While the discussion of postcards began by thinking how they can stand as a metonym for travel and mobility, by this point in Lebanon they represent a “metonymic fallacy” for the nation (see Barthes 1975: 161-162). The tourism industry, and what it represented, I would argue, was often taken to be the referent and stand-in for the nation. As if these surfaces were representative of Lebanon, when these flipbooks are eddies of tourism. Traps not paths. This fallacy was enhanced by visuals, photography, postcards, stamps (etc.). Many of the postcards also used techniques to encase and envelop the viewer in an eidetic frame of reality. Through the coloring of the photographic negative (like an Instagram filter), the framing of the waves, the smile, or how they draw the viewer into them. The genre of montage becomes popular, which is only telling in so far as the types of views that become assembled on the card indicate an eddy in which one’s body and view is stuck.

In this time of increasing masses: mass-tourism, mass-mobility, mass-consumption, mass-imagery, we are reminded of Kracauer’s ornament (1929). He noted that the masses produce a form and structure through these ornaments which reveal "the aesthetic reflex of the rationality to which the prevailing economic system aspires.” Postcards were aspirational but these surfaces reproduced values of the capitalism production in which tourism was trapped. Tourism was folded into public relations and became a main artery of the national economy.
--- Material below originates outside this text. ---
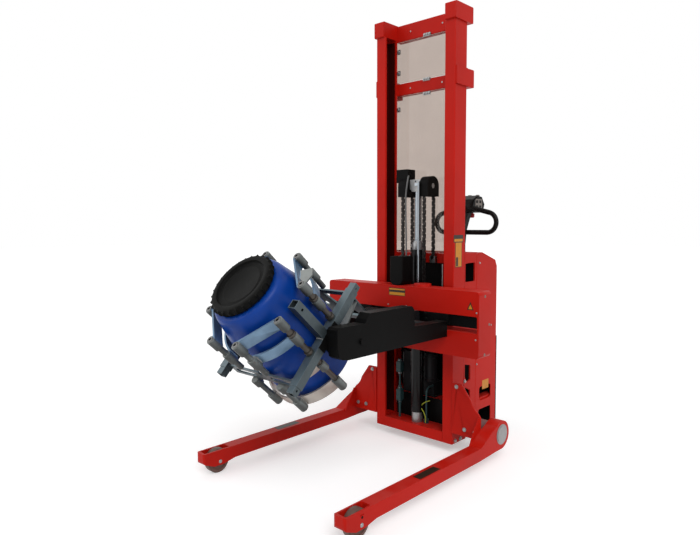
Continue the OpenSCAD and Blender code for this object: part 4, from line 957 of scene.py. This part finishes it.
class SCENE_OT_tipper_carriage(Operator):
    """Paints the carriage, the arms and the tilt drive"""

    bl_idname = "scene.tipper_carriage"
    bl_label = "Carriage and arms"

    def execute(self, context):
        edge = sizes().edge
        dress(["carriage_frame", "carriage_cheeks"], "red", edge)
        self.housing()
        dress(["slot_crossbar", "arm_left", "arm_right"], "black", edge)
        dress(["tilt_drive"], "motor", SHEET_ROUND)
        dress(["guide_rollers_low", "guide_rollers_high"], "steel", CUT_ROUND)
        return {"FINISHED"}

    def housing(self):
        """The black box on the beam: an upright box whose lower corners are rounded off."""
        t = np.linspace(0.0, np.pi / 2, 7)
        right = np.stack([4.0 + 30.0 * np.sin(t), 906.0 - 30.0 * np.cos(t)], -1)
        left = right[::-1] * (-1.0, 1.0) - (14.0, 0.0)
        outline = np.concatenate([right, [(34.0, 1028.0), (-48.0, 1028.0)], left])
        shape = Shape()
        faces = [np.insert(outline, 1, y, axis=1) for y in (-138.0, -44.0)]
        shape.solids(machine(np.stack(faces))[None])
        made = shape.piece("housing_shell", finish("cover"), "carriage", slot="black_paint")
        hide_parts("carriage_housing")
        bevel = made.modifiers.new("Rounded edges", "BEVEL")
        bevel.width = 0.004
        bevel.segments = 3
        bevel.limit_method = "ANGLE"
        bevel.angle_limit = math.radians(60.0)


def body_of(owner, side):
    """The body of a rod or strap: the clamp itself, or one side's jaw."""
    return owner if owner == "clamp" else owner + "_" + side


class SCENE_OT_tipper_clamp(Operator):
    """Finishes the clamp's tubes, rods, plates and jaws"""

    bl_idname = "scene.tipper_clamp"
    bl_label = "Drum clamp"

    def execute(self, context):
        dress(["cage_tubes"], "tube", TUBE_ROUND)
        dress(["front_slot_plate", "rear_plate"], "tube", CUT_ROUND)
        dress(["clamp_rods"], "rod", CUT_ROUND)
        dress(["pivot_hubs"], "black", HUB_ROUND)
        jaws = ["front_jaw_left", "front_jaw_right", "rear_jaw_left", "rear_jaw_right"]
        dress(jaws, "zinc", SHEET_ROUND)
        # The lower ring's pale strap colour is a painted reflection of the floor
        dress(["lower_ring"], "floor_reflection_zinc", SHEET_ROUND)
        self.caps()
        self.beads()
        return {"FINISHED"}

    def caps(self):
        """Turned end rings on the rods, each with a dark screw deep in its middle."""
        ring = np.array([(6.5, -0.5), (6.5, 3.0), (7.5, 3.8), (12.5, 3.8), (14.0, 2.8), (14.5, -0.5)])
        screw = np.array([(0.0, -0.4), (0.0, 1.2), (4.2, 1.2), (6.4, 0.6), (6.4, -0.4)])
        owners = {"rear_tip": "rear_jaw", "rear_hinge": "clamp", "front_hinge": "clamp",
                  "front_tip": "front_jaw"}
        rings, screws = {}, {}
        for side, sign in (("right", 1.0), ("left", -1.0)):
            for rod, owner in owners.items():
                body = body_of(owner, side)
                turn = math.radians(ROD_ANGLES[rod])
                foot = np.array([sign * RING_R * math.cos(turn), RING_R * math.sin(turn), W_TOP + 30.0])
                for made, profile in ((rings, ring), (screws, screw)):
                    shape = made.setdefault(body, Shape())
                    shape.grid(clamp(revolve_points(profile, 24) + foot), True, True)
                if rod.startswith("front"):
                    foot[2] = W_END - 33.0
                    for made, profile in ((rings, ring), (screws, screw)):
                        low = revolve_points(profile * (1.0, -1.0), 24) + foot
                        made.setdefault("clamp", Shape()).grid(clamp(low), True, True)
        for body in rings:
            rings[body].piece("rod_rings_" + body, finish("steel"), body, slot="bright_steel")
            screws[body].piece("rod_screws_" + body, finish("black"), body, slot="black_paint")

    def beads(self):
        """Weld beads where the straps meet the knuckles and where the square tubes meet."""
        made = {}
        straps = [("front_jaw", "front_hinge", "front_tip", W_MID, 22.0),
                  ("rear_jaw", "rear_hinge", "rear_tip", W_MID, 22.0),
                  ("clamp", "front_hinge", "front_tip", W_END, 27.0),
                  ("clamp", "front_hinge", "front_tip", -75.0, 14.0)]
        for side, sign in (("right", 1.0), ("left", -1.0)):
            for owner, first, last, w, half in straps:
                body = body_of(owner, side)
                a, b = ROD_ANGLES[first], ROD_ANGLES[last]
                inward = 3.5 * np.sign(b - a)
                for angle in (a + inward, b - inward):
                    turn = math.radians(angle)
                    place = np.array([sign * STRAP_R * math.cos(turn), STRAP_R * math.sin(turn), w])
                    ends = [place - (0.0, 0.0, half), place + (0.0, 0.0, half)]
                    weld_bead(made.setdefault(body, Shape()), ends, clamp)
            for v in (-20.0, 20.0):
                ends = [(sign * 213.0, v, 20.5), (sign * 251.0, v, 20.5)]
                weld_bead(made["clamp"], ends, clamp)
        for body, shape in made.items():
            shape.piece("weld_beads_" + body, finish("steel"), body, smooth=60.0, slot="zinc_plate")


class SCENE_OT_tipper_running(Operator):
    """Finishes the wheels, the castors, the steering unit and the tiller"""

    bl_idname = "scene.tipper_running"
    bl_label = "Wheels and tiller"

    def execute(self, context):
        dress(["front_roller_left", "front_roller_right"], "nylon", CUT_ROUND)
        dress(["drive_wheel", "castor_wheel_left", "castor_wheel_right"], "tread", CUT_ROUND)
        dress(["castor_fork_left", "castor_fork_right"], "bright", CUT_ROUND)
        dress(["steer_unit"], "motor", CUT_ROUND)
        dress(["tiller_arm", "tiller_head"], "plastic", TILLER_ROUND)
        dress(["belly_button"], "red_plastic", HUB_ROUND)
        dress(["thumb_rockers"], "grey_plastic", SHEET_ROUND)
        self.pads()
        return {"FINISHED"}

    def pads(self):
        """A pale pad with four dark keys on each side of the tiller's head."""
        pads, keys = Shape(), Shape()
        for side in SIDES:
            forward = (0.0, side, 0.0)
            film(pads, (side * 54.0, 572.0, 1312.0), forward, UP, 74.0, 62.0, 1.0, 8.0)
            for y in (552.0, 588.0):
                for z in (1297.0, 1327.0):
                    film(keys, (side * 55.0, y, z), forward, UP, 20.0, 16.0, 1.4, 5.0)
        pads.piece("head_pads", finish("grey_plastic"), "tiller", slot="grey_plastic")
        keys.piece("head_keys", finish("plastic"), "tiller", slot="black_plastic")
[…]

Guy Debord building on Kracauer’s work proposed “spectacles” as a modern version of the ornament (1987). Debord explores the relationship between visual culture and commercial interests where "spectacle obliterates the boundaries between self and world...here surface exceeds its frame and consumes the world around it” (Debord 1987: 221). Thus, the mass spectacle of tourism, and postcards, interpolated the Lebanese, as well as the world. As such, these postcards are little more than caricatures of place which resembled it in likeness, a simulacrum, but were actually an “extravaganza of undifferentiated surfaces” (Baudrillard 1989: 125). As such, they are surfaces of surfaces.